Hansard is very good as a likable layabout whose stabs at cynicism do nothing to obscure a generous heart. But Irglová is a true find. Just 19 years old, the Czech singer-songwriter (with whom Hansard had collaborated on an earlier album) conjures a character with thicker armor than her costar and, belying her age, greater maturity. She, like the film, knows that the easiest, most obvious thing to do (kiss him, for goodness sake!) is not necessarily what will serve her best in the end. Rather than presenting her child and husband as complications to be solved, the movie recognizes that they are her reality; Hansard is the complication. In an era when Hollywood has largely lost the ability to distinguish between romance and sex, Once is the rare film that recognizes that love is no less love for being held in check, it is merely a different kind of love. Sixty years after David Lean's most intimate masterpiece, Brief Encounter, this is still a controversial cinematic assertion.

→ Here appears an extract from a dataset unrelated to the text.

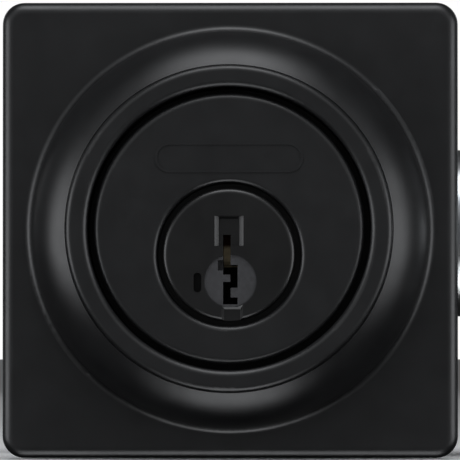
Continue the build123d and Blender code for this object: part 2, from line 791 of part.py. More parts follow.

The film Once resembles still more closely, though, is Richard Linklater's Before Sunrise, another minor-key marvel of romantic portraiture. As in that film, the two leads do not face any particular challenges together beyond the simple, and yet immensely complicated, task of deciding what they think of one another and what they want to do about it. Indeed, apart from their underlying conflicts, the lives of Hansard and Irglová seem almost charmed: Whereas a typical film would include a few unhappy swerves on the road to the successful demo session, Once motors pleasantly along from small victory to small victory. The potential heavies encountered--Hansard's dad, the man in charge of a bank loan, the skeptical recording engineer--are all quickly won over; the eventual fruition of his music career seems secure. All that remains is the question of love. I won't say how the film answers it, except to note that it is exactly right, an ending equal parts happy and sad, and somehow deeply affirming--a remarkable achievement at any price.